For Venezuelans who hoped for a genuine transfer of power through ballots rather than bombs, that is a bitter pill.
A Dangerous Precedent – Far Beyond Caracas
Whatever one thinks of Maduro, the precedent here won’t stay confined to Latin America.
If the US can unilaterally snatch a sitting head of state on non-military criminal charges – then claim the right to “run” their country for a time – what stops other great powers from doing the same?
- Could a future Beijing justify abducting an exiled leader on “corruption” charges?
- Might Moscow argue that a dissident abroad is really a “terrorist” and send commandos, citing the Venezuela precedent?
International rules are often only as strong as the restraint of the most powerful. With Russia already facing criticism for its own violations of sovereignty in Ukraine, the US now risks eroding the moral ground it once claimed.

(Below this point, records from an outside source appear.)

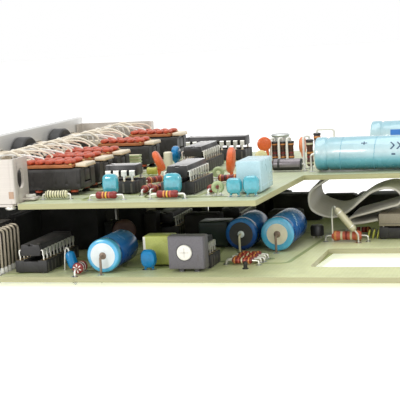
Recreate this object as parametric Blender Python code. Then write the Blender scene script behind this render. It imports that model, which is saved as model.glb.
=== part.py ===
"""Compressor module: a front panel with push switches and knobs, and two stacked circuit boards.

Units are metres, +Z is up, and +X runs from the front panel along the boards. The origin is the
middle of the panel's bottom edge. Y runs from the near long edge of the boards to the far one.
"""

import math

import bpy
import bmesh
from mathutils import Matrix, Vector

# Overall sizes
PANEL_LENGTH = 0.1334
PANEL_WIDTH = 0.0403
PANEL_T = 0.0025
PANEL_EDGE_CHAMFER = 0.0003
GAP = 0.0003
SHARP_ANGLE_DEGREES = 35
OVERRUN = 0.002
SINK = 0.0002

# Boards
BOARD_T = 0.0016
BOARD_SPAN = 0.1290
BOARD_INSET = 0.0012
BOARD_PITCH = 0.0217
UPPER_SETBACK = 0.0316
UPPER_LENGTH = 0.1500
LOWER_SETBACK = 0.0160
LOWER_LENGTH = 0.1720
NOTCH_START = 0.0738
NOTCH_DEPTH = 0.0542
NOTCH_SLANT = 0.0020
WINDOW_START = 0.0985
WINDOW_LENGTH = 0.0500
WINDOW_NEAR = 0.0150
WINDOW_DEPTH = 0.0288
TONGUE_LENGTH = 0.0090
TONGUE_SPAN = 0.0800

# Spacers with their screws
SCREW_HEAD_T = 0.0012
SCREW_HEAD_R = 0.0028
SCREW_R = 0.0015
SPACER_R = 0.0032
SPACER_FRONT = 0.0064
SPACER_REAR = 0.1430
SPACER_REAR_NEAR_ROW = 0.0620
SPACER_REAR_FAR_INSET = 0.0090
HEX_SIDES = 6

# Front panel controls
FIRST_CONTROL = 0.0226
LAST_CONTROL = 0.0142
CONTROL_COUNT = 7
CONTROL_PITCH = (PANEL_LENGTH - BOARD_INSET - FIRST_CONTROL - LAST_CONTROL) / (CONTROL_COUNT - 1)
SWITCH_SLOTS = (0, 1, 2, 4, 6)
POT_SLOTS = (3, 5)
CONTROL_RISE = 0.0057
FIXING_HOLE_R = 0.0017
FIXING_HOLE_END = 0.0040
FIXING_HOLE_SIDE = 0.0075

# Push switches
HOUSING_FRONT = 0.0201
HOUSING_LENGTH = 0.0249
SWITCH_CLEARANCE = 0.0035
HOUSING_SPAN = CONTROL_PITCH - SWITCH_CLEARANCE
HOUSING_LIFT = 0.00175
HOUSING_H = 0.00635
HOUSING_CHAMFER = 0.0004
BAR_SPAN = 0.0040
BAR_H = 0.0034
CAP_SIDE = 0.0090
CAP_PROUD = 0.0080
CAP_INSIDE = 0.0030
CAP_CORNER = 0.0008
CAP_DISH_R = 0.0036
CAP_DISH_SHARES = (0.15, 0.6, 1.0)
CAP_DISH_DEPTH = 0.0004
TONGUE_BLOCK_LENGTH = 0.0035
TONGUE_BLOCK_SPAN = 0.0080
TONGUE_BLOCK_H = 0.0011
TONGUE_BLOCK_PROUD = 0.0013
NECK_LENGTH = 0.0019
NECK_SPAN = 0.0032
LEG_PITCH = 0.0039
LEG_COUNT = 5
LEG_FIRST = 0.0066
LEG_INSET = 0.0016
LEG_ROW = HOUSING_SPAN / 2 - LEG_INSET
LEG_SPAN = 0.0018
LEG_T = 0.0008

# Terminal strips on the switches
STRIP_START = 0.0060
STRIP_LENGTH = 0.0164
STRIP_INSET = 0.0004
STRIP_SPAN = HOUSING_SPAN - 2 * STRIP_INSET
STRIP_T = 0.0009
TAG_COUNT = 5
TAG_R = 0.0010
TAG_LENGTH = 0.0034
TAG_ROW = 0.0028
TAG_SIDES = 6
TAG_SEAT_SHARE = 0.75

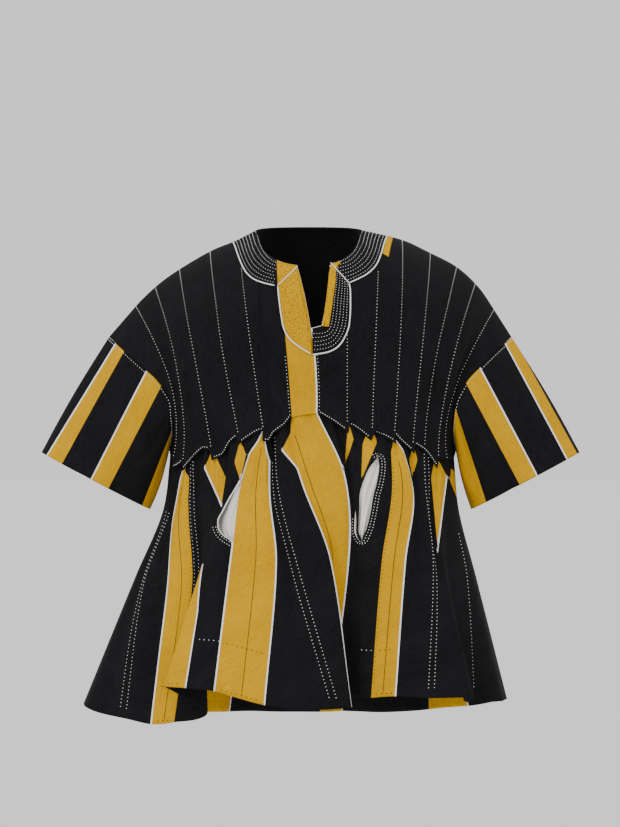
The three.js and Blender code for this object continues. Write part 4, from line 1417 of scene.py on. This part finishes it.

If everyone starts playing by Venezuela rules, the world becomes a far more dangerous place for small states – and for exiled dissidents who once believed borders protected them.
What Happens Next?
In the coming weeks, three tracks will run in parallel:
- The Courtroom Drama – Maduro’s initial appearance in Manhattan will be largely procedural, but his lawyers are expected to argue sovereign immunity and illegal capture. Precedent suggests they’ll lose – yet the hearings will become a global stage for competing narratives of crime and imperialism.
- The Street Test – Maduro’s son has urged supporters to “take to the streets”, while opposition groups are mobilising their own rallies for democracy and elections. Pro- and anti-US protests abroad already bookend this divide.
- The Washington Recoil – In Congress, both Republicans and Democrats are voicing alarm at the lack of consultation and the risk of open-ended entanglement. A War Powers challenge is brewing, even as Trump allies hail the raid as a show of strength.
For Venezuelans themselves, however, the yardstick is simpler: do these events actually lead to food on shelves, functioning electricity, and a path to credible elections – or just another chapter of foreign interference layered over domestic repression?
Until that question is answered, claims of “liberation” will ring hollow.